Goo Goo Dolls: ‘You don’t want to feel like a nostalgia act, ever.’

Goo Goo Dolls: ‘You don’t want to feel like a nostalgia act, ever.’
David Livingston/Getty Images

The Goo Goo Dolls’ 1998 album “Dizzy Up the Girl” is arguably one of the most loved of the millennial generation — releasing the likes of “Iris,” “Broadway” and “Slide” — following 95’s “A Boy Named Goo” (featuring the unforgettable “Name”) and pre-empting 2002’s “Gutterflower” (“Here is Gone,” “Big Machine”). The band’s 2004 “Something for the Rest of Us” and 2006 “Let Love In” performed well, but didn’t quite match the magnitude of the albums prior, while 2013’s “Magnetic” suggested the band’s touch might be slipping.

However, the Dolls’ original members John Rzeznik and Robby Takac are gearing up to release “Boxes,” an anticipated step forward in the band’s extensiverepertoire. The Warner Bros. release, due out May 6, features “So Alive,” a dynamic, poppy tune made for windows-down, summertime drives. We catch up with Takac in Buffalo, N.Y., where he discusses balancing the band’s legacy with its future, the hipness of “the ’90s” and how the Goo Goo Dolls got their name.

Johnny and you have been working as the Goo Goo Dolls for three decades, and you always hear those stories about bands that stick together for the music, but aren’t still friends like they used to be. What’s your relationship like now? Do you still hang out?

We see each other a lot because we work a ton, and when you’re touring, maybe three hours of the time you’re performing and working, but the rest of the time, you’re spending time with the people you travel with. Most of the guys we play with, it’s been like ten years, so we are like a family. But when you come home, you have your real family, and the older I get the more I try to balance those things out.

When I was 25, John and I lived in the same bedroom half of the time trying to make ends meet.

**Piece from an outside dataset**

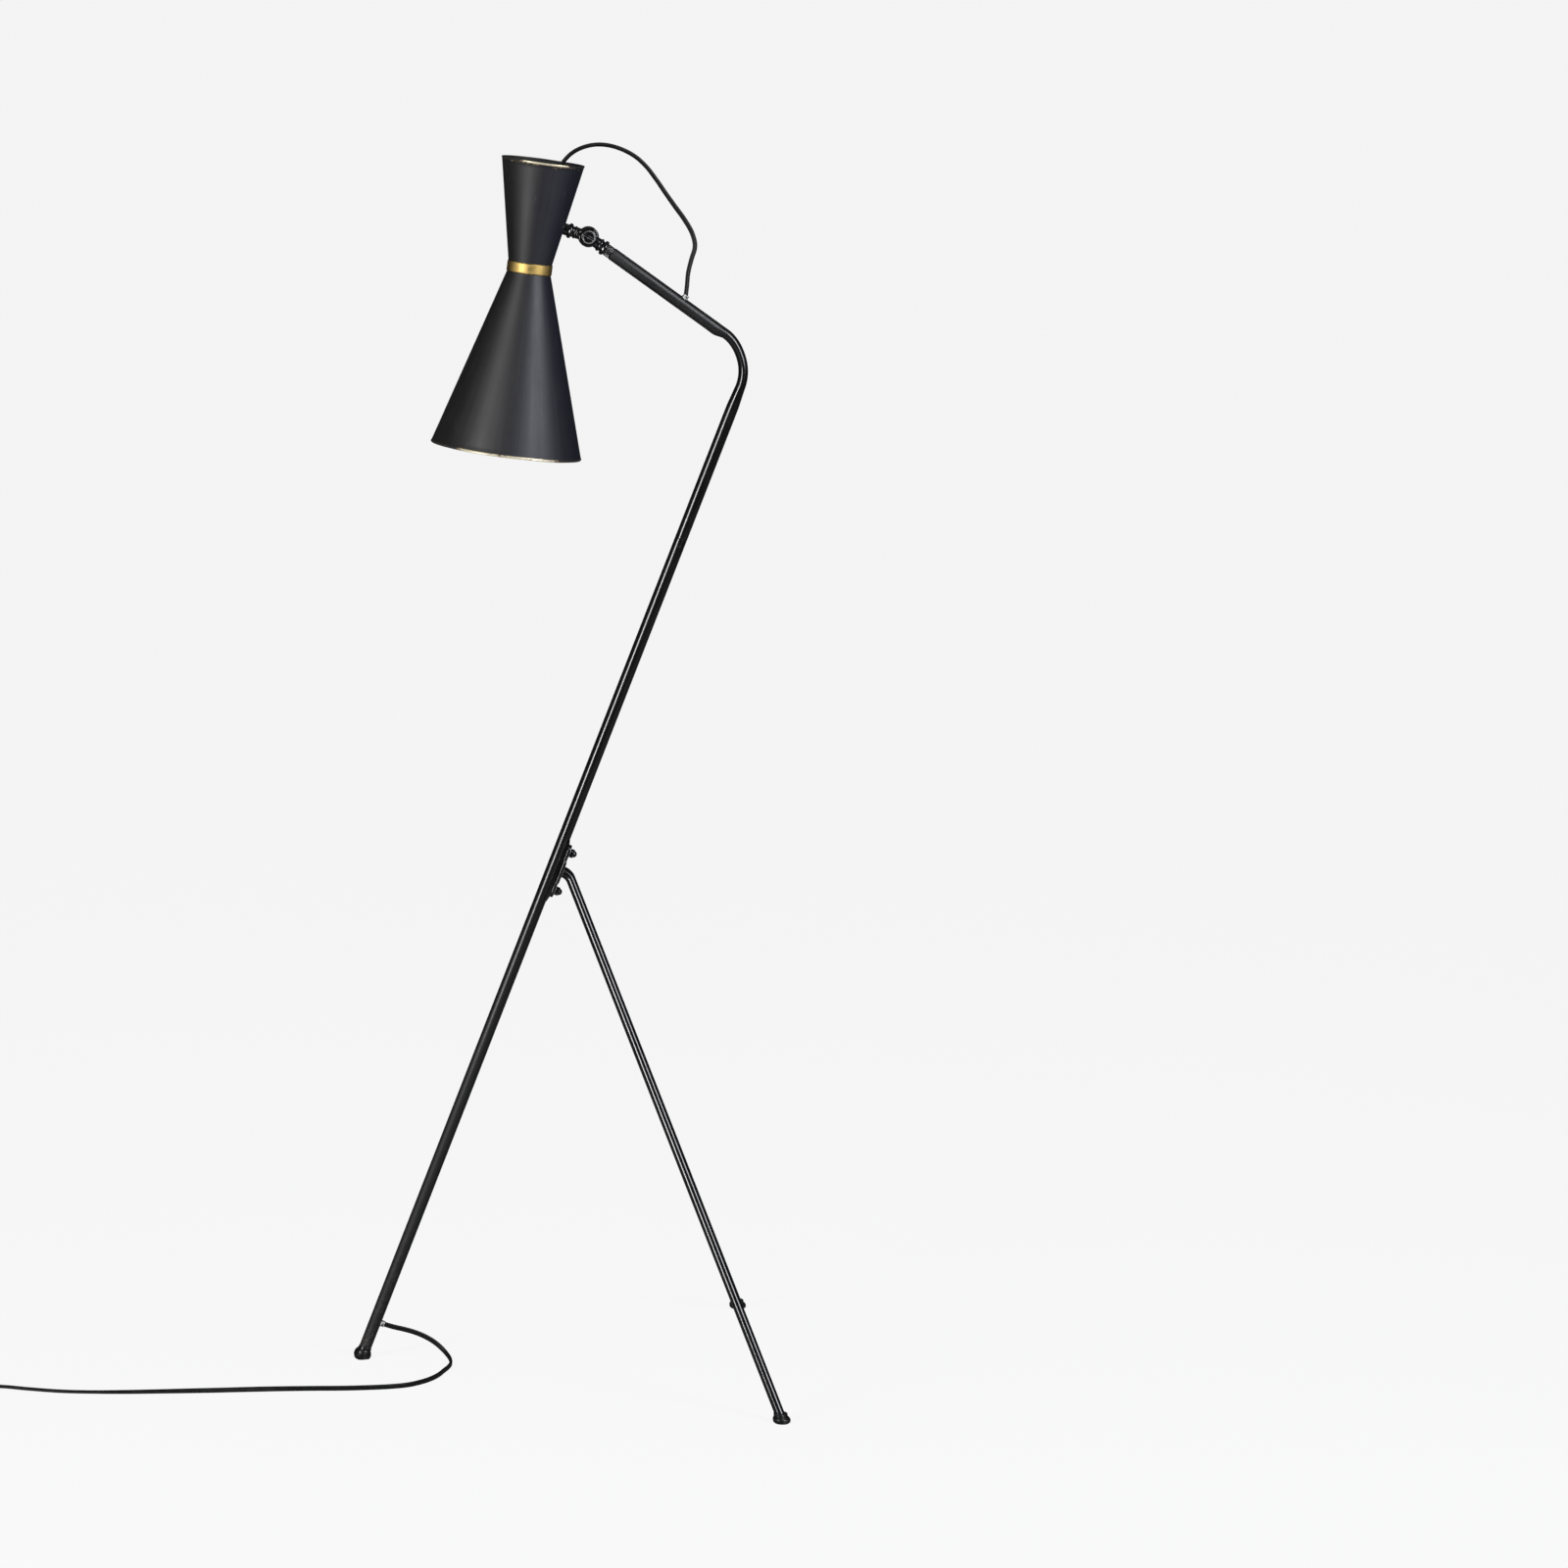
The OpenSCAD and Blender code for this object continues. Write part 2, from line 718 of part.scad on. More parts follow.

I think obviously things change as you progress, the same way you do musically. You try to keep things interesting there, and John and I try to keep our dynamic interesting as well. There have been some dark years, but in a 30-year span of time, there are bound to be times that aren’t as rosy. But at this point we’re doing really good, we’re keeping our eye on what we’re doing.

Some of the already released singles “So Alive” and “The Pin” are indicative of the rest of “Boxes” and have a pretty new feel from what fans might expect from the Goo Goo Dolls. Did you do anything different when going into this album?

For the past few records, John’s been playing with writing with other people and trying more collaborative stuff. I don’t know if he would say it, but I will, because it feels to me, that this record is that same concept but more realized from our end. There’s comfort in that process this time and we knew what we needed to expect. This record feels very fresh because of that.

As a band that’s still so strongly associated with the ’90s, how does it feel now knowing that it’s actually become a trendy decade?

It’s like keeping an old coat in your closet, eventually it’s in style again. We never really went away [between the ’90s and now], and we’ve always tried to do something that could work in this day and age with varying degrees of success. Johnny especially has been really good at keeping things fresh.

We know were not going to leave the building without playing “Iris” and “Broadway,” but we’re equally excited to play the new stuff for people, so that’s how we combat those feelings. You don’t want to feel like a nostalgia act, ever, and obviously there are some bands that go away and come back to make some money, but we really love what we do.

I read somewhere that the name Goo Goo Dolls was a spur of the moment decision for you —do you ever wish you could change it?

Every day. [Laughs] It’s probably helped us because it’s a memorable name, but you never expect to be a grown man explaining to people why your band is called the Goo Goo Dolls.

Where did it come from?

We were just kids and we had to come up with a name for an ad for a show we were doing. We grabbed it out of an old True Detective magazine from the ’50s that our drummer had in his apartment. At the time, we were a noisy, fast punk rock band, for lack of a better term, and the name sounded wildly inappropriate. And we liked that it had a lot of O’s in it.